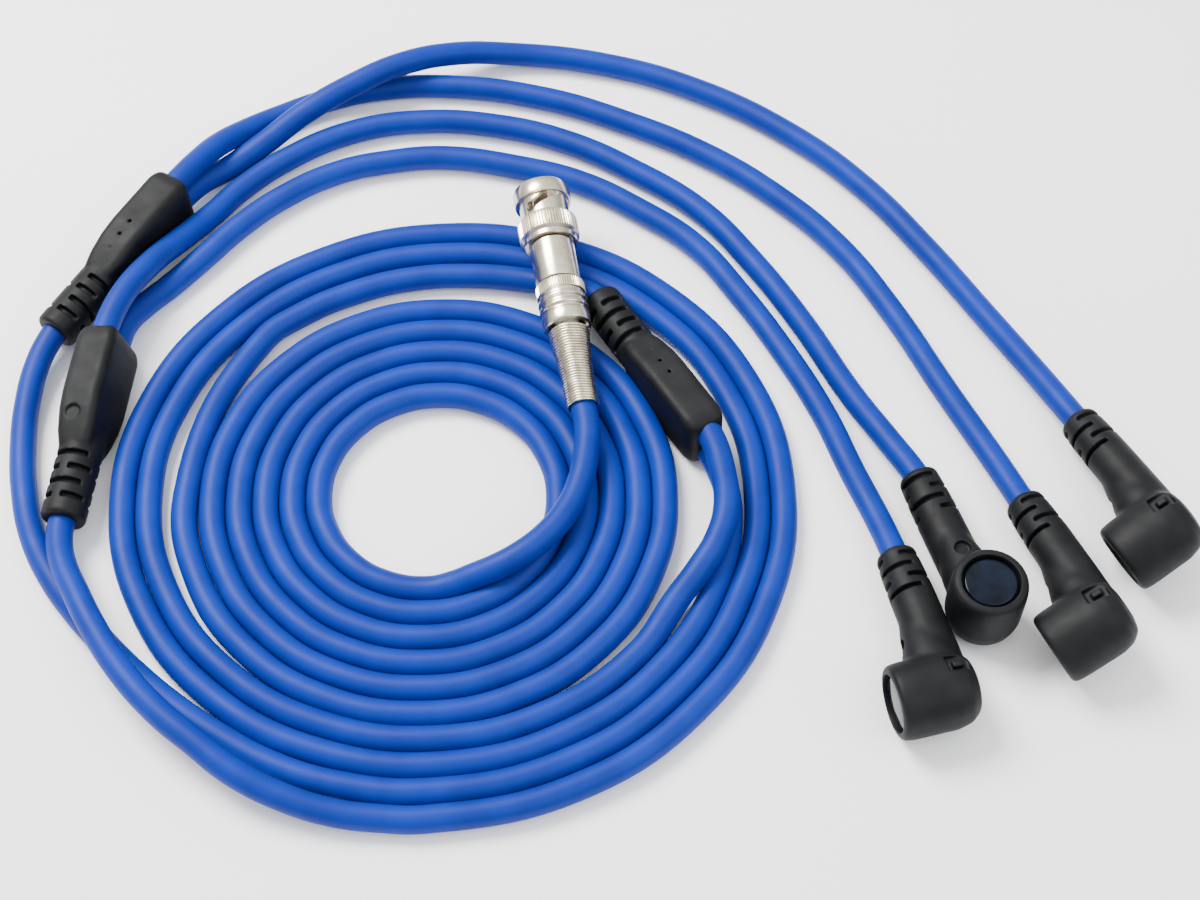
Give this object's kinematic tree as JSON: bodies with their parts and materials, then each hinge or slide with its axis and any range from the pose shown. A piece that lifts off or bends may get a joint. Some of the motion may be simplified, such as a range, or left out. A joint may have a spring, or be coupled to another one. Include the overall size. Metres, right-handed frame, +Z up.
{
  "type": "ignition pickup probe lead set",
  "caption": "Coiled blue coaxial lead set: a BNC plug branches through moulded Y splitters to right-angle ignition coil pickup probes.",
  "frame": {"origin": "on the floor plane, under the middle of the box round the plug, splitters and probes", "axes": "+X to the probes' side, +Y towards the plug's open end, +Z up from the surface that the set lies on"},
  "size_m": [0.2689, 0.2146, 0.0213],
  "materials": {
    "nickel_plate": "bright nickel plate on turned brass, slightly warm",
    "spring_steel": "nickel-plated spring wire, drawn",
    "gold_plate": "gold plate on brass",
    "ptfe": "turned PTFE and polyethylene core, waxy",
    "nylon": "natural moulded nylon",
    "silicone_seal": "red silicone",
    "boot_rubber": "black moulded PVC rubber, satin with faint flow marks",
    "gloss_cap": "black cast resin, glossy, with hairline scratches",
    "tinned_copper": "tinned copper crimp tube",
    "enamelled_copper": "enamelled copper winding",
    "ferrite": "sintered ferrite",
    "blue_jacket": "blue extruded PVC jacket, satin"
  },
  "bodies": {
    "root": {"plug_body": "nickel_plate", "outer_contact": "nickel_plate", "backshell": "nickel_plate", "strain_spring": "spring_steel", "plug_insulator": "ptfe", "centre_pin": "gold_plate", "face_seal": "silicone_seal", "retaining_ring": "spring_steel", "wave_washer": "spring_steel", "cable_clamp_bush": "boot_rubber", "cable_core": "ptfe", "main_splitter_boot": "boot_rubber", "main_splitter_core": "nylon", "main_splitter_signal_crimp": "tinned_copper", "main_splitter_shield_crimp": "tinned_copper", "front_splitter_boot": "boot_rubber", "front_splitter_core": "nylon", "front_splitter_signal_crimp": "tinned_copper", "front_splitter_shield_crimp": "tinned_copper", "rear_splitter_boot": "boot_rubber", "rear_splitter_core": "nylon", "rear_splitter_signal_crimp": "tinned_copper", "rear_splitter_shield_crimp": "tinned_copper", "probe_1_boot": "boot_rubber", "probe_1_sensing_disc": "gloss_cap", "probe_1_bobbin": "nylon", "probe_1_winding": "enamelled_copper", "probe_1_ferrite_core": "ferrite", "probe_2_boot": "boot_rubber", "probe_2_sensing_disc": "gloss_cap", "probe_2_bobbin": "nylon", "probe_2_winding": "enamelled_copper", "probe_2_ferrite_core": "ferrite", "probe_3_boot": "boot_rubber", "probe_3_sensing_disc": "gloss_cap", "probe_3_bobbin": "nylon", "probe_3_winding": "enamelled_copper", "probe_3_ferrite_core": "ferrite", "probe_4_boot": "boot_rubber", "probe_4_sensing_disc": "gloss_cap", "probe_4_bobbin": "nylon", "probe_4_winding": "enamelled_copper", "probe_4_ferrite_core": "ferrite", "main_lead_plug_end": "blue_jacket", "main_coil": "blue_jacket", "main_lead_splitter_end": "blue_jacket", "branch_a_splitter_end": "blue_jacket", "branch_b_splitter_end": "blue_jacket", "branch_coil": "blue_jacket", "branch_a_rear_end": "blue_jacket", "branch_b_front_end": "blue_jacket", "probe_1_lead": "blue_jacket", "probe_2_lead": "blue_jacket", "probe_3_lead": "blue_jacket", "probe_4_lead": "blue_jacket"},
    "nut_washer": {"thrust_washer": "nickel_plate"},
    "nut": {"coupling_nut": "nickel_plate"}
  },
  "joints": [
    {"name": "nut_slide", "type": "slide", "parent": "root", "child": "nut_washer", "axis": [-0.1739, 0.9832, 0.0553], "range_m": [0, 0.0008], "stiffness_N_per_m": 5000, "springref_m": -0.0002},
    {"name": "nut_spin", "type": "hinge", "parent": "nut_washer", "child": "nut", "pos_m": [-0.01141, 0.05863, 0.01386], "axis": [-0.1739, 0.9832, 0.0553], "continuous": true}
  ]
}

########

▶ [EXERCISE TASK]
Collect each line above holding the string "with".

▶ [FULL SOLUTION]
Give this object's kinematic tree as JSON: bodies with their parts and materials, then each hinge or slide with its axis and any range from the pose shown. A piece that lifts off or bends may get a joint. Some of the motion may be simplified, such as a range, or left out. A joint may have a spring, or be coupled to another one. Include the overall size. Metres, right-handed frame, +Z up.
    "boot_rubber": "black moulded PVC rubber, satin with faint flow marks",
    "gloss_cap": "black cast resin, glossy, with hairline scratches",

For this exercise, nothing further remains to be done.